Music/Announcer: This is a podcast from the U.S. Department of the Interior.
Ron Tull: Secretary of the Interior Ken Salazar joined a historic group of leaders in Washington, DC, today to participate in the "National Clean Energy Project: Building the New Economy" forum, sponsored by the Center for American Progress Action Fund. The participants in this summit concluded that inadequate access to transmission was one of the most significant barriers to widespread development of renewable energy.
Here are Secretary Salazar's remarks on the Interior Department's role in both renewable energy development and transmission.
Ken Salazar: I believe that the Department of the Interior can play some significant roles, first with respect to citing and secondly with respect to transmission. We obviously own 20% of the landmass of the United States, 1.75 billion of the outer continental shelf in acreage. There are huge renewable energy potentials in wind out in the Atlantic, huge solar potential in the southwestern part of the state, and a whole host of other items that are on the portfolio of renewable energy. But ultimately, we get the 25x25 or 30x30 or, as Vice President Gore might say, maybe even beyond that.
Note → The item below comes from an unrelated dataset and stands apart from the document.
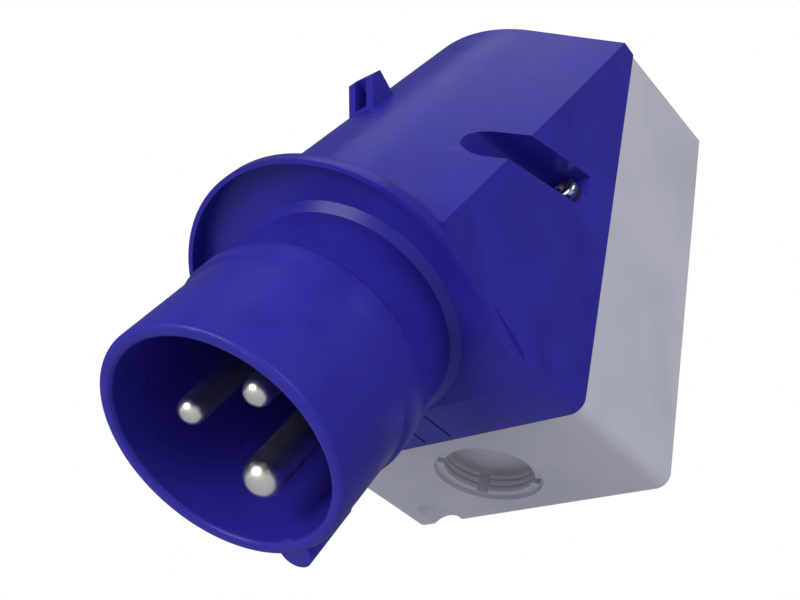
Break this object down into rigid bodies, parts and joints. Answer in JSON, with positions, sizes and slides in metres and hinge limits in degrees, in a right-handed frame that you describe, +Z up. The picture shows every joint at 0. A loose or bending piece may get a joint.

I think so much of it is dependent on transmission. It doesn't do any good for us to take the 85% of the landmass in Nevada, where we have the sun shining almost every day in Nevada, and produce a tremendous amount of solar power. Some companies are talking about 200- and 300- and 350-megawatt solar power plants out in the desert, but there aren’t a lot of people out there to consume that energy that's produced from that solar power.
And so, our big question becomes how do we get the energy that is produced from those areas to the places where it's going to be consumed in Southern California and Los Angeles and North Albuquerque, wherever it is that we have to transmit that power. So I think, just based on my work with Senator Bingaman, with Senator Dorgan, President Clinton and others over the years, that we can do a lot more than we have been doing. The experts and scientists tell us that we can get to the point where we're producing 20% of our energy from wind alone by the year 2030.
They tell us that by the year 2020, we could put another 10% of our energy as we harness the power of the sun. And that's not even beginning to tap the potential that we have with respect to geothermal or other sources of renewable energy. But at the end of the day, unless we are able to solve this juggernaut that we are in and deal with the transmission issue, we simply are going to be standing in place 5 and 10 years from now. And so I think it is appropriate for this center and for the Congress and for President Obama to be absolutely focused like a laser beam on what we do to grapple with this issue of transmission.
Ron Tull: This has been a podcast from the United States Department of the Interior Radio News Service. I'm Ron Tull, Washington.